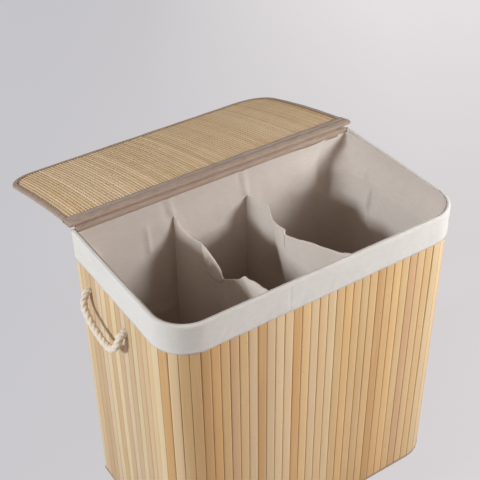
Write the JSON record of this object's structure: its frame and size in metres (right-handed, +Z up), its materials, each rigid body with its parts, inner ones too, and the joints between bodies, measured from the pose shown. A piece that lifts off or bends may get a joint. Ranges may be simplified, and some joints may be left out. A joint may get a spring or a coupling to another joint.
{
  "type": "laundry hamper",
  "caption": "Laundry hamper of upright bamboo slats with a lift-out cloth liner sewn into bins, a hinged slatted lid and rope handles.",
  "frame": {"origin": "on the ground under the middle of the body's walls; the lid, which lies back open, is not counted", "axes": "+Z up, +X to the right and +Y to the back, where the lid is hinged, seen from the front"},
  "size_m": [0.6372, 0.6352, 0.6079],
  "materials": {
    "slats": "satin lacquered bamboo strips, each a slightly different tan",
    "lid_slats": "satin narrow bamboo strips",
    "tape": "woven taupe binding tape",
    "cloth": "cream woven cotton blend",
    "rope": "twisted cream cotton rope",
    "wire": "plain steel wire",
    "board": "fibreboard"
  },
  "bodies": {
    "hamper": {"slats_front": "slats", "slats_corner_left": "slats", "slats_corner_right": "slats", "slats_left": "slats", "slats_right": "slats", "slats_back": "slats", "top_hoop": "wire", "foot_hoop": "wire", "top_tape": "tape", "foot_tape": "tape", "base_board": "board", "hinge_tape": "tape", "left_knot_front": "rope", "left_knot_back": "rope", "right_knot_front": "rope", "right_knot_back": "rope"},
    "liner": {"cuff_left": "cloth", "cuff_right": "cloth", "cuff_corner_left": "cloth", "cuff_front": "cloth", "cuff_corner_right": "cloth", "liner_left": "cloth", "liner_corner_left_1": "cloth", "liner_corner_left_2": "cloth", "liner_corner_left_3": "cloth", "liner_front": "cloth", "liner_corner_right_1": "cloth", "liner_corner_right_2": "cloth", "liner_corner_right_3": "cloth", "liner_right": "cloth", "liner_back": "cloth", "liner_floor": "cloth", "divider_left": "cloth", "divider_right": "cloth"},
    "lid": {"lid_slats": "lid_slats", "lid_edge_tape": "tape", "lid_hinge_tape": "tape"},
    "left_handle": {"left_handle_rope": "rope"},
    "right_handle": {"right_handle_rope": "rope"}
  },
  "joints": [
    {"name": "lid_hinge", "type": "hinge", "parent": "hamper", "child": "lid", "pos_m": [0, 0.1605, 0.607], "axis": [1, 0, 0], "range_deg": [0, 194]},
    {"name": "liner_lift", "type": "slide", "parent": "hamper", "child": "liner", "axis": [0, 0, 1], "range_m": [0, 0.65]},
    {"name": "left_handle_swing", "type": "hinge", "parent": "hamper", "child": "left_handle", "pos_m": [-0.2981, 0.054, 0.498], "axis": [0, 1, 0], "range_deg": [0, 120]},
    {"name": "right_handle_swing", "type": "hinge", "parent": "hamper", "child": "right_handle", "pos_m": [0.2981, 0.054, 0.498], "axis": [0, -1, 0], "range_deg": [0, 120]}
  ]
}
◇ ◇ ◇ ◇
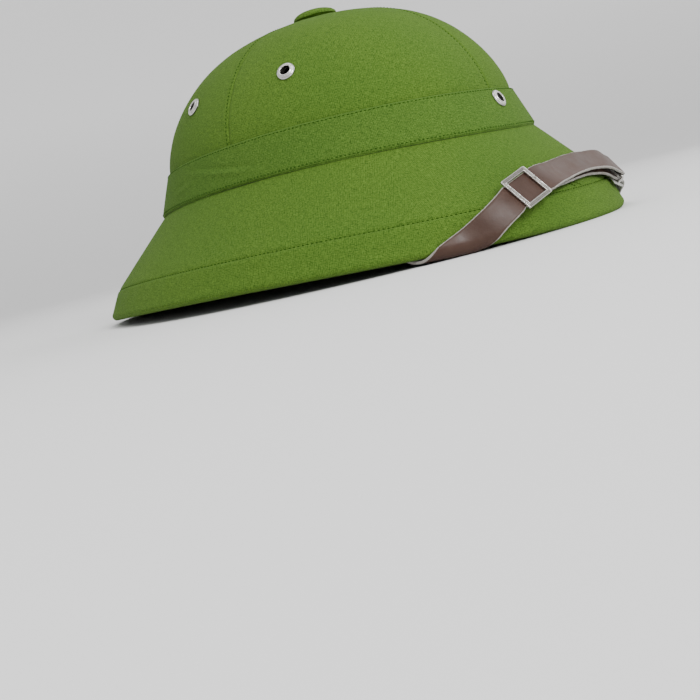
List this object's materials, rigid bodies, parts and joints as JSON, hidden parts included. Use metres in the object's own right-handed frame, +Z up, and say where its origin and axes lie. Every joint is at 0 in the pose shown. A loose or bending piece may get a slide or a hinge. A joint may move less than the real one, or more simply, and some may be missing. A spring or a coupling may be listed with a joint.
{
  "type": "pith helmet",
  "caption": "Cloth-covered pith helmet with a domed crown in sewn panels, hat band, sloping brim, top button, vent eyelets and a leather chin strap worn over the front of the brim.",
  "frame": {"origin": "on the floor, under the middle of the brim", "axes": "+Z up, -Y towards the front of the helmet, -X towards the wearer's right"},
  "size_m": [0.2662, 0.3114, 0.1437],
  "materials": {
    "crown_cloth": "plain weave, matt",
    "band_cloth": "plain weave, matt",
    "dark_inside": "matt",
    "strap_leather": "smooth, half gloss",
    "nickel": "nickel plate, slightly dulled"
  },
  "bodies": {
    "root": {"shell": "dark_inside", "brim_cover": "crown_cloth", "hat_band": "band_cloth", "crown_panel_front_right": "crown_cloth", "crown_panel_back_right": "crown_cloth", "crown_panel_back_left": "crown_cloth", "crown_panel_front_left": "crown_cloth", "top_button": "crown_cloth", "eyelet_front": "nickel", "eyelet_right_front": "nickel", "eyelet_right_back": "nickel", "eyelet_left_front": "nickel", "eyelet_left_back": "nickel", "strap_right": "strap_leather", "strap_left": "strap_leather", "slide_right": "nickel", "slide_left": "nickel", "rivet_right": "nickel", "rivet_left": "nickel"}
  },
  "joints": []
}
◇ ◇ ◇ ◇
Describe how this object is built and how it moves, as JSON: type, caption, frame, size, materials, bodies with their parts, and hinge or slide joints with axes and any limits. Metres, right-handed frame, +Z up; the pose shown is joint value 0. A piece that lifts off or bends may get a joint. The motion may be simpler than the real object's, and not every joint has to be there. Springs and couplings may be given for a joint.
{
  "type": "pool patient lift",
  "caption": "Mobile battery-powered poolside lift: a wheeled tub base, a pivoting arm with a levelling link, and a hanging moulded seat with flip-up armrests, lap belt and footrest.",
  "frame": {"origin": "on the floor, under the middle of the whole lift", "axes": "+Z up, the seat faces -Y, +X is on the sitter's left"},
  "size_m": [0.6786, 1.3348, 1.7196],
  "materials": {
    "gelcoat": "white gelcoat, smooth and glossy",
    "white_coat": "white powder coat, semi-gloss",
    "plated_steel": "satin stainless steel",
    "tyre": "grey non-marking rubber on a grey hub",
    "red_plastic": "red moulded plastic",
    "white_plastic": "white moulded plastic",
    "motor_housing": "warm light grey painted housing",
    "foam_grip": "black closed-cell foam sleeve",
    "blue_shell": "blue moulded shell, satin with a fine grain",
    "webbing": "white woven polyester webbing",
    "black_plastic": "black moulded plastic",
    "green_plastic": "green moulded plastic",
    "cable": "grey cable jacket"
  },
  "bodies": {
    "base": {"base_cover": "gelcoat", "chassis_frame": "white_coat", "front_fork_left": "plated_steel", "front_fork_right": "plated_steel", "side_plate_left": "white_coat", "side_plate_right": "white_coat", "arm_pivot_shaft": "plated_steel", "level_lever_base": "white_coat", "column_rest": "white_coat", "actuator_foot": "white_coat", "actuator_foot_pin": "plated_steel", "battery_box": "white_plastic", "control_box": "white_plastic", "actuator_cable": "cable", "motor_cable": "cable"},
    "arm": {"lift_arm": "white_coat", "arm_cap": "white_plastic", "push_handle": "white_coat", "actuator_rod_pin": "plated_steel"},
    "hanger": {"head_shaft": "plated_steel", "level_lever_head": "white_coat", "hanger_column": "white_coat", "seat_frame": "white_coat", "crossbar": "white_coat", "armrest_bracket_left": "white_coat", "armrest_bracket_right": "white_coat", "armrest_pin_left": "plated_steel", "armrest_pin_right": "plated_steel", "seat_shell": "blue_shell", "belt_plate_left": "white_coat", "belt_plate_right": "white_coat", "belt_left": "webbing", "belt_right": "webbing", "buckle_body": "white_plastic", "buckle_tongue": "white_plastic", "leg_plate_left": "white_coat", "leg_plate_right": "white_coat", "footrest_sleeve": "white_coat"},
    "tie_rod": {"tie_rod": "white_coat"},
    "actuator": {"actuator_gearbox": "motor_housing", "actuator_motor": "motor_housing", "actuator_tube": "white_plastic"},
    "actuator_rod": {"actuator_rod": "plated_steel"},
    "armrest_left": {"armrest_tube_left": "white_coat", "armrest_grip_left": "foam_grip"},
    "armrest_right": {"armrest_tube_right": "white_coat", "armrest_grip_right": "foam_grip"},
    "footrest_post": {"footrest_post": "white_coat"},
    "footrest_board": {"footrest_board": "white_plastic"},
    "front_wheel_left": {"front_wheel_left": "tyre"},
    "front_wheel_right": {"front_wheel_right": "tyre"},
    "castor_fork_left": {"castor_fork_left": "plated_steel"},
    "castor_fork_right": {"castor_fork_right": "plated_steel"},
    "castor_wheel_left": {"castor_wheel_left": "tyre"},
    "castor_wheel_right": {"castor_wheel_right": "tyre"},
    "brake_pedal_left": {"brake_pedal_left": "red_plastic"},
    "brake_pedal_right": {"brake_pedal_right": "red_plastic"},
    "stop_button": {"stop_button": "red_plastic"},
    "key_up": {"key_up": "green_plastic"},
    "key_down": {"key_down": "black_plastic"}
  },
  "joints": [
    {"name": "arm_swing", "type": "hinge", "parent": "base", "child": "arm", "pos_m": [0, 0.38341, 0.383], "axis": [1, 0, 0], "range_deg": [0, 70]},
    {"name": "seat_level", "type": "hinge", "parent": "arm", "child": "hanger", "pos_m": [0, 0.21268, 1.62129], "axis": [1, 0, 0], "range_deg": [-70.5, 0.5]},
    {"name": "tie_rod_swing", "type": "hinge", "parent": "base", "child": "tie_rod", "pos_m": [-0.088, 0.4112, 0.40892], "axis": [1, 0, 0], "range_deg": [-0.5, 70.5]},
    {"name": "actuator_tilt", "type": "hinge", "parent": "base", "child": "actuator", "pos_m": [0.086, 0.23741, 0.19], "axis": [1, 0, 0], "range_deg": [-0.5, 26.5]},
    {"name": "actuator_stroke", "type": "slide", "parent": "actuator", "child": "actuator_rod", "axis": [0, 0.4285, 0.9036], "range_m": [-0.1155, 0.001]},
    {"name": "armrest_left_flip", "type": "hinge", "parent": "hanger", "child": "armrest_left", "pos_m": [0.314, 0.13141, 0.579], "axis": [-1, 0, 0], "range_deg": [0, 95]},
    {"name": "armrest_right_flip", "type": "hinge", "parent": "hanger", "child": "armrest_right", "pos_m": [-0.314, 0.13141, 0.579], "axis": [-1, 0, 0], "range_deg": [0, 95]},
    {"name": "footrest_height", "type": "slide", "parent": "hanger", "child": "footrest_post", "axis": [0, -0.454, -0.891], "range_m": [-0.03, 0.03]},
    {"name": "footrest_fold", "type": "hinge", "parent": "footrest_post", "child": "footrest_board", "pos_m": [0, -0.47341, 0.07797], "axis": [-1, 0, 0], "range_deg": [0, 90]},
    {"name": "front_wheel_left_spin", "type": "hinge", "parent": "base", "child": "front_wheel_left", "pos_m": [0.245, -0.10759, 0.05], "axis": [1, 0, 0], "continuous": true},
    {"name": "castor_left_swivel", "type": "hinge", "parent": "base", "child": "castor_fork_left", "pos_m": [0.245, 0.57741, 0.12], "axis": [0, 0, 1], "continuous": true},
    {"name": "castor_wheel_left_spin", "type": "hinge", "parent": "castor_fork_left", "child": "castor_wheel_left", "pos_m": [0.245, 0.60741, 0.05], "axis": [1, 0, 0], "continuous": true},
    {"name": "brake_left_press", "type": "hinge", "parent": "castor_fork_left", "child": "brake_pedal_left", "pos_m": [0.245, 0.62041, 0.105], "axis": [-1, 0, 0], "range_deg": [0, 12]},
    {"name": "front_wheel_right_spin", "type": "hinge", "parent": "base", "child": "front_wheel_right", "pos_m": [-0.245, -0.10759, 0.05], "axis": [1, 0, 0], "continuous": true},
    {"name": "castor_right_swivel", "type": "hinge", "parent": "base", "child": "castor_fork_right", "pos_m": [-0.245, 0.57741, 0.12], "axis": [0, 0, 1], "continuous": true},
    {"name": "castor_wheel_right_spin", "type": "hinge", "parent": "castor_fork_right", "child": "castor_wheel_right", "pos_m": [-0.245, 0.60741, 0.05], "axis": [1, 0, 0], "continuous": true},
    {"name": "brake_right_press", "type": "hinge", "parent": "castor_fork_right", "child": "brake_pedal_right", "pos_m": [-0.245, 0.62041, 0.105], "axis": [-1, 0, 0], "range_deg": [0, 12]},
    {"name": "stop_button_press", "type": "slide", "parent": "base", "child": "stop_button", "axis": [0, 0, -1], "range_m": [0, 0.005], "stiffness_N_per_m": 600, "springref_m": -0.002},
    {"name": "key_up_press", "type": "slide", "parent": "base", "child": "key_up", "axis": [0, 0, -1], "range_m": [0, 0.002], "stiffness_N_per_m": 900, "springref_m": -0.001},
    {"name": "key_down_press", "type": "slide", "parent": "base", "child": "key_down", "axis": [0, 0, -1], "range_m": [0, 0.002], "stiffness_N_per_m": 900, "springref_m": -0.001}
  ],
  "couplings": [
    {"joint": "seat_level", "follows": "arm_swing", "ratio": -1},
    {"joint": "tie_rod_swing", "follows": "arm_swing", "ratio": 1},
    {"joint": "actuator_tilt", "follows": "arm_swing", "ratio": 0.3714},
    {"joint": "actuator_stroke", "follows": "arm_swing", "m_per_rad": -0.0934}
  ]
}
◇ ◇ ◇ ◇
Copy each line of the records that contains the word "this".

Write the JSON record of this object's structure: its frame and size in metres (right-handed, +Z up), its materials, each rigid body with its parts, inner ones too, and the joints between bodies, measured from the pose shown. A piece that lifts off or bends may get a joint. Ranges may be simplified, and some joints may be left out. A joint may get a spring or a coupling to another joint.
List this object's materials, rigid bodies, parts and joints as JSON, hidden parts included. Use metres in the object's own right-handed frame, +Z up, and say where its origin and axes lie. Every joint is at 0 in the pose shown. A loose or bending piece may get a slide or a hinge. A joint may move less than the real one, or more simply, and some may be missing. A spring or a coupling may be listed with a joint.
Describe how this object is built and how it moves, as JSON: type, caption, frame, size, materials, bodies with their parts, and hinge or slide joints with axes and any limits. Metres, right-handed frame, +Z up; the pose shown is joint value 0. A piece that lifts off or bends may get a joint. The motion may be simpler than the real object's, and not every joint has to be there. Springs and couplings may be given for a joint.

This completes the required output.